Typst is a new markup-based document typesetting system that has attracted significant attention as a more approachable alternative to LaTeX. After using it for academic papers and professional reports, here is an honest assessment.
What Typst Is
Typst is a document composition system similar to LaTeX — you write structured plain text with markup (like Markdown but more powerful), and Typst renders it into a precisely formatted PDF. It handles mathematical equations, citations, figures, and cross-references. Unlike LaTeX, it has instant preview (renders as you type), friendly error messages, a built-in package manager, and a scripting layer that is genuinely readable.

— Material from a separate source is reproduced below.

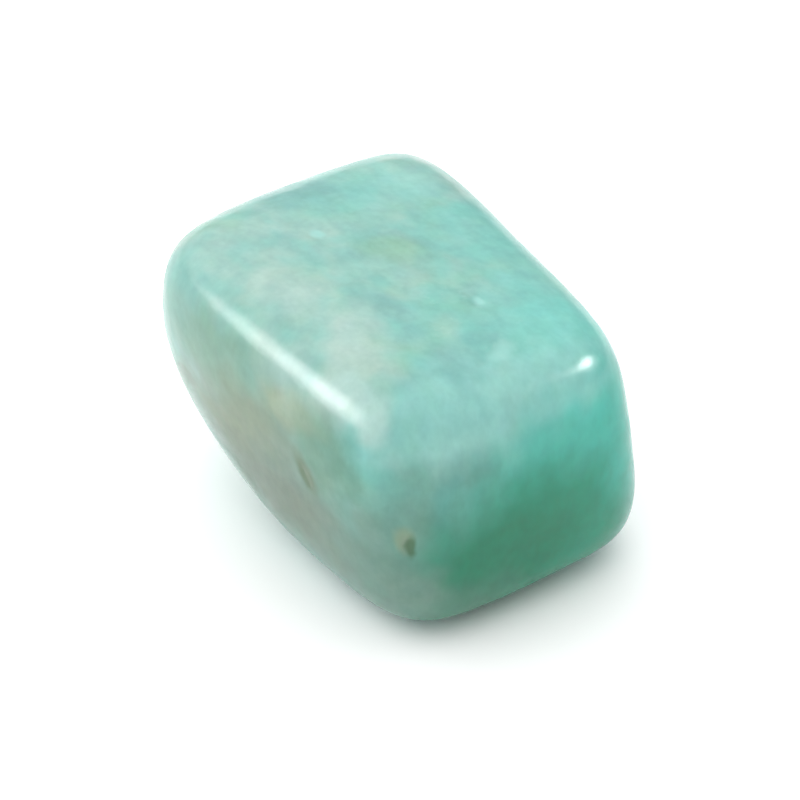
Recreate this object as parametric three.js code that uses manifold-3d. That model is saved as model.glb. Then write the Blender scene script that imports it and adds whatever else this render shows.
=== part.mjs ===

Why LaTeX Users Should Try It
LaTeX’s compilation errors are notoriously cryptic. A missing brace produces a 20-line error that gives no useful information about where the problem is. Typst’s errors identify the exact line and character with a plain-language explanation. Compilation speed is also dramatically faster — sub-second for most documents vs. seconds-to-minutes for complex LaTeX. The Typst package ecosystem is smaller than CTAN (LaTeX’s package archive) but covers all standard use cases.
Math and Science Support
Mathematical notation in Typst uses $ delimiters (like LaTeX) but with simplified syntax for common structures. Physics, chemistry, and statistics are supported through packages. The output quality is comparable to LaTeX for standard academic formatting.
Limitations
Typst is newer and less mature than LaTeX — some very specialised packages (for niche fields or specific journal templates) do not have Typst equivalents yet. Most academic journals still accept LaTeX (not Typst) for submissions. For journal submission, check whether the target journal has a Typst template before committing.
Getting Started
The Typst web app (typst.app) provides a browser-based editor with instant preview — no installation needed. For local use, install the Typst CLI and the Typst extension for VS Code.